## Aim of the task
The listing below is to be output in its exact form.

## Supplied information
◆ ◆ ◆ ◆ ◆ ◆ ◆
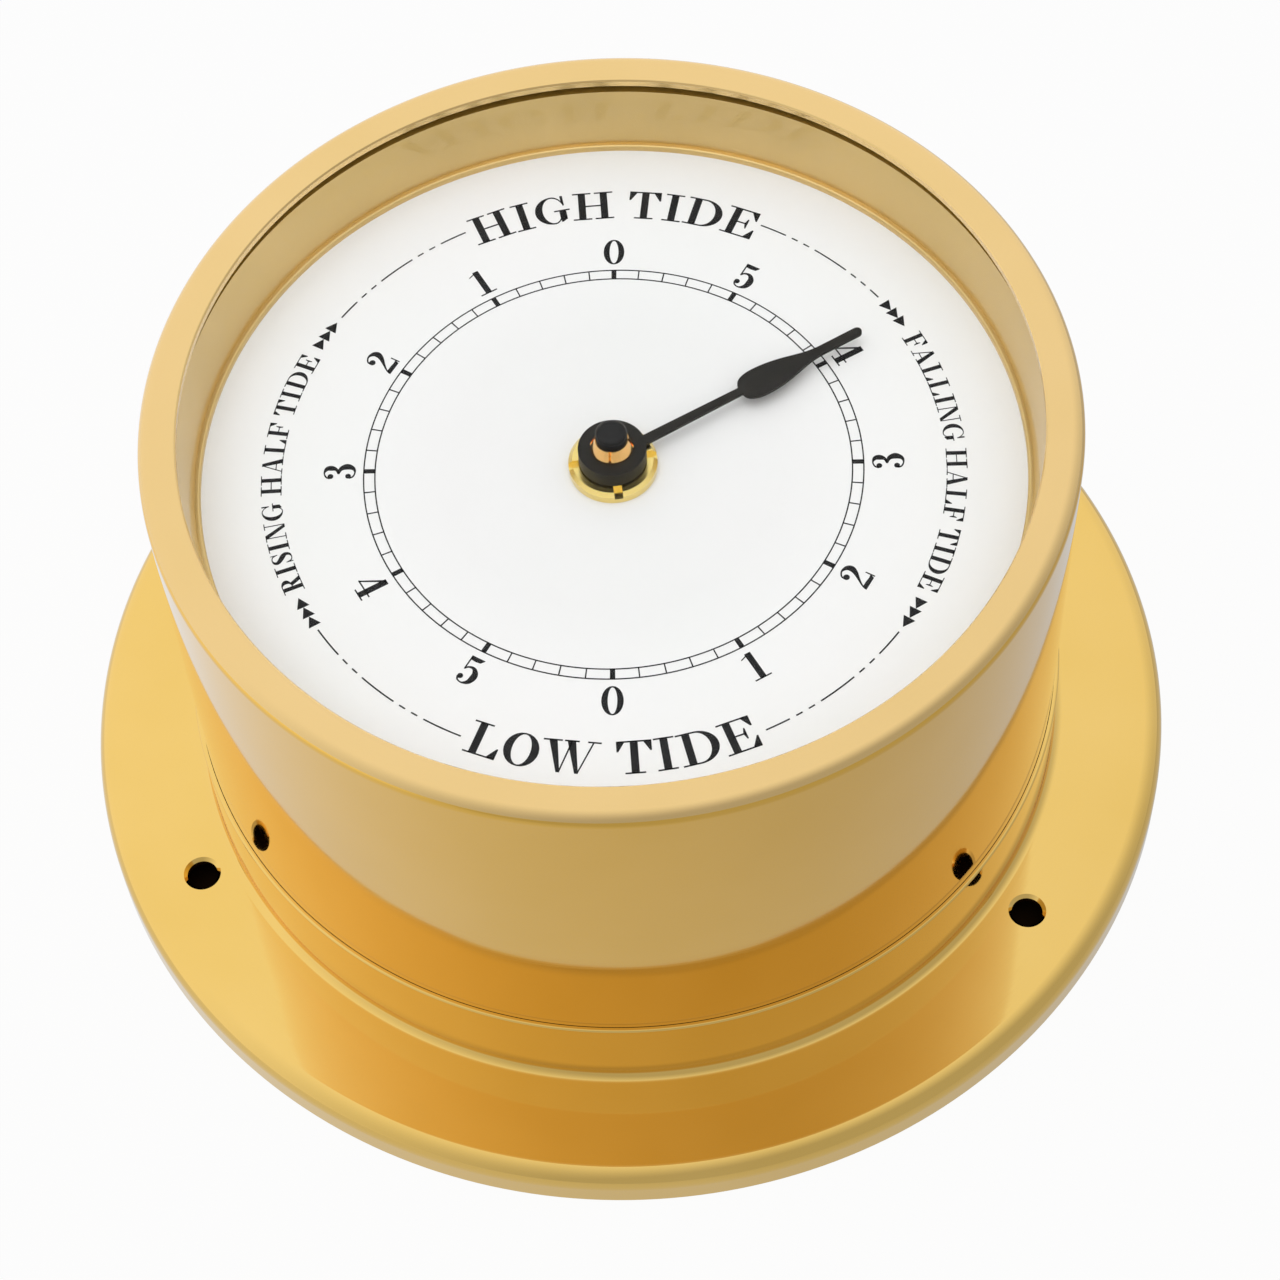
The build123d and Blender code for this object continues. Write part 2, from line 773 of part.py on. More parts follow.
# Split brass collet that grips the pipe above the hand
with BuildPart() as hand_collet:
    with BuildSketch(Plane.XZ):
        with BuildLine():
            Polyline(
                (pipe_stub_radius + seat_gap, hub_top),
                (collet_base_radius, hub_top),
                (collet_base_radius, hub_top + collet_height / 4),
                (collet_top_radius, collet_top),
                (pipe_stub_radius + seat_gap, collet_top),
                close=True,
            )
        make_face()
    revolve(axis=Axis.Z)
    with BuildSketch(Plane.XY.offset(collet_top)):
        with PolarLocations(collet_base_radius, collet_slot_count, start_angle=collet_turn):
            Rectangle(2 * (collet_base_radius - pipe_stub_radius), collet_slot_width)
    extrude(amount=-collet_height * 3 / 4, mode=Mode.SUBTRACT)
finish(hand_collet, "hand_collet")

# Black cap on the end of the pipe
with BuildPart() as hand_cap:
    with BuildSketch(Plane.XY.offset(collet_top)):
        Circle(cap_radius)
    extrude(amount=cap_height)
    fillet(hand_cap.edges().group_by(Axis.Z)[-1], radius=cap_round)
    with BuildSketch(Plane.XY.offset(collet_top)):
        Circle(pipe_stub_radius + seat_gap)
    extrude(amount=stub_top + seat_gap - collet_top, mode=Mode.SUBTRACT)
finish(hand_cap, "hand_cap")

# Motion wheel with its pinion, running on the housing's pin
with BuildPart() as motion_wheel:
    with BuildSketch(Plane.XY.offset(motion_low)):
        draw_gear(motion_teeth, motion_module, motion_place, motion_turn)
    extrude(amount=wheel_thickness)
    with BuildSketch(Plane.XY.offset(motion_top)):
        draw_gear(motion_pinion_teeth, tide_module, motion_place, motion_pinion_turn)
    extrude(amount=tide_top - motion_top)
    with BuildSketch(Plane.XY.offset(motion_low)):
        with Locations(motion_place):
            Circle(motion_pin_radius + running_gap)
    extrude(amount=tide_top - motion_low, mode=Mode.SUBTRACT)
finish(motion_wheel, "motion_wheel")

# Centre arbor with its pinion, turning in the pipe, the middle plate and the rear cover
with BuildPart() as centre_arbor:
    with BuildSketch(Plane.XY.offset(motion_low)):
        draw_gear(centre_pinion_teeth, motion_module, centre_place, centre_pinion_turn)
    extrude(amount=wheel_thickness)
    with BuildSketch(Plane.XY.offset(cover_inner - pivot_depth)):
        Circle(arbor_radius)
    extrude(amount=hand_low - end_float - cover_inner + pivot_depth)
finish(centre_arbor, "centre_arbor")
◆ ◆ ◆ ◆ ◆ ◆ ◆
## Full solution
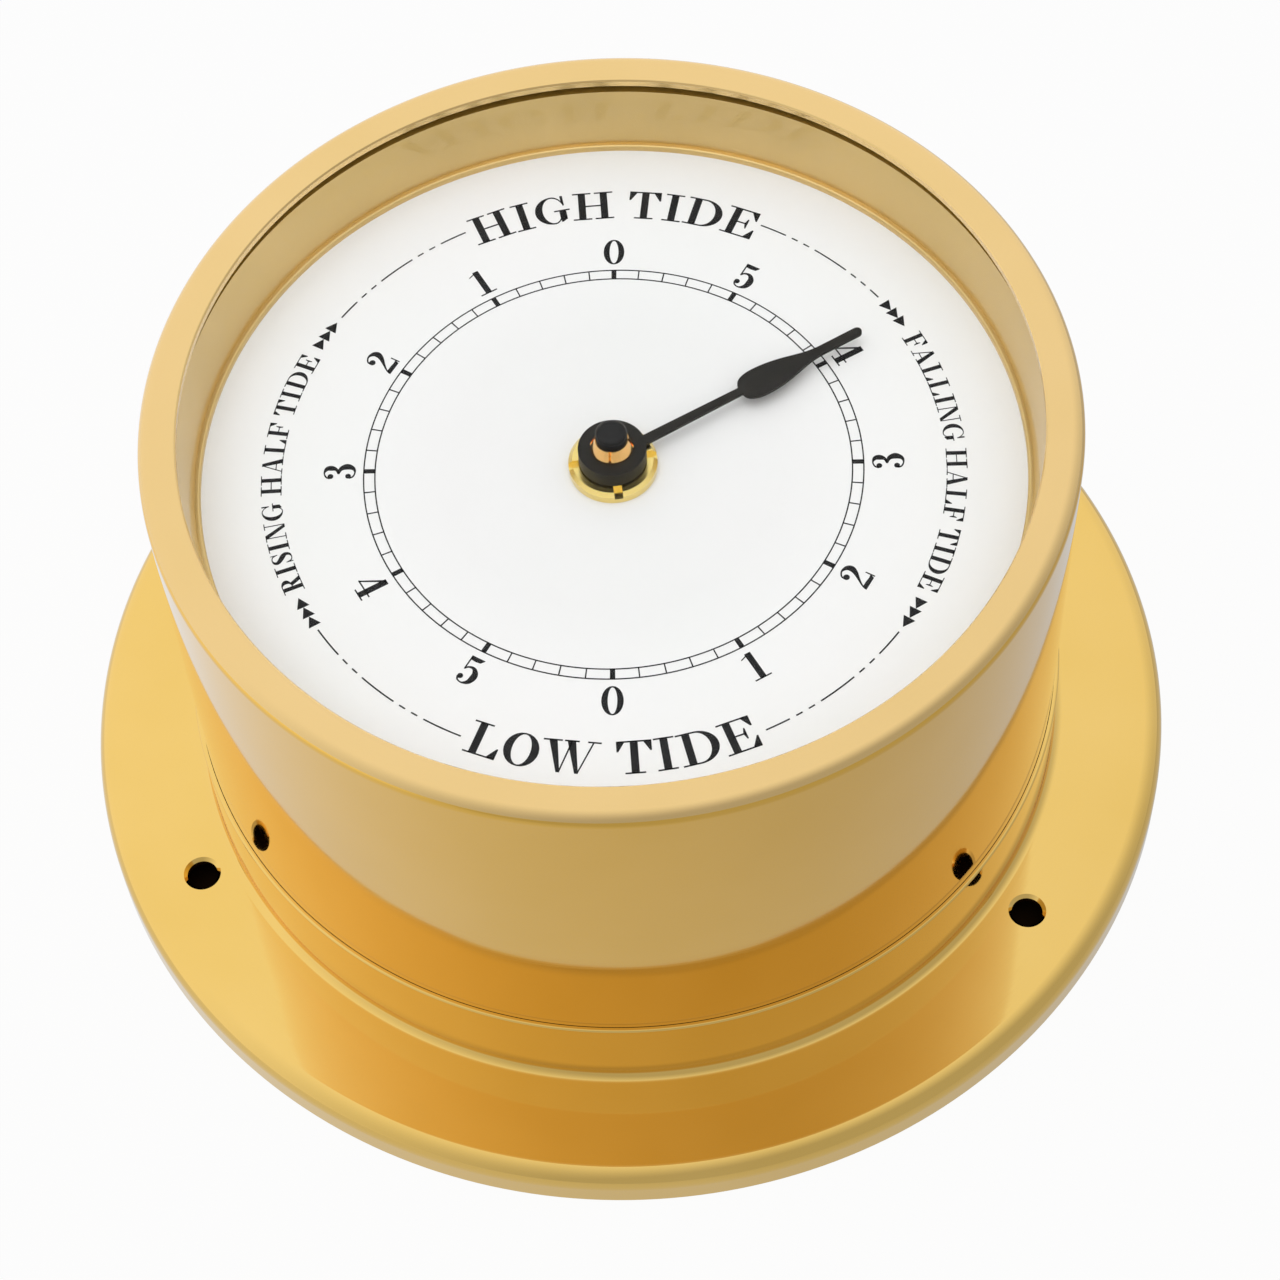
The build123d and Blender code for this object continues. Write part 2, from line 773 of part.py on. More parts follow.
# Split brass collet that grips the pipe above the hand
with BuildPart() as hand_collet:
    with BuildSketch(Plane.XZ):
        with BuildLine():
            Polyline(
                (pipe_stub_radius + seat_gap, hub_top),
                (collet_base_radius, hub_top),
                (collet_base_radius, hub_top + collet_height / 4),
                (collet_top_radius, collet_top),
                (pipe_stub_radius + seat_gap, collet_top),
                close=True,
            )
        make_face()
    revolve(axis=Axis.Z)
    with BuildSketch(Plane.XY.offset(collet_top)):
        with PolarLocations(collet_base_radius, collet_slot_count, start_angle=collet_turn):
            Rectangle(2 * (collet_base_radius - pipe_stub_radius), collet_slot_width)
    extrude(amount=-collet_height * 3 / 4, mode=Mode.SUBTRACT)
finish(hand_collet, "hand_collet")

# Black cap on the end of the pipe
with BuildPart() as hand_cap:
    with BuildSketch(Plane.XY.offset(collet_top)):
        Circle(cap_radius)
    extrude(amount=cap_height)
    fillet(hand_cap.edges().group_by(Axis.Z)[-1], radius=cap_round)
    with BuildSketch(Plane.XY.offset(collet_top)):
        Circle(pipe_stub_radius + seat_gap)
    extrude(amount=stub_top + seat_gap - collet_top, mode=Mode.SUBTRACT)
finish(hand_cap, "hand_cap")

# Motion wheel with its pinion, running on the housing's pin
with BuildPart() as motion_wheel:
    with BuildSketch(Plane.XY.offset(motion_low)):
        draw_gear(motion_teeth, motion_module, motion_place, motion_turn)
    extrude(amount=wheel_thickness)
    with BuildSketch(Plane.XY.offset(motion_top)):
        draw_gear(motion_pinion_teeth, tide_module, motion_place, motion_pinion_turn)
    extrude(amount=tide_top - motion_top)
    with BuildSketch(Plane.XY.offset(motion_low)):
        with Locations(motion_place):
            Circle(motion_pin_radius + running_gap)
    extrude(amount=tide_top - motion_low, mode=Mode.SUBTRACT)
finish(motion_wheel, "motion_wheel")

# Centre arbor with its pinion, turning in the pipe, the middle plate and the rear cover
with BuildPart() as centre_arbor:
    with BuildSketch(Plane.XY.offset(motion_low)):
        draw_gear(centre_pinion_teeth, motion_module, centre_place, centre_pinion_turn)
    extrude(amount=wheel_thickness)
    with BuildSketch(Plane.XY.offset(cover_inner - pivot_depth)):
        Circle(arbor_radius)
    extrude(amount=hand_low - end_float - cover_inner + pivot_depth)
finish(centre_arbor, "centre_arbor")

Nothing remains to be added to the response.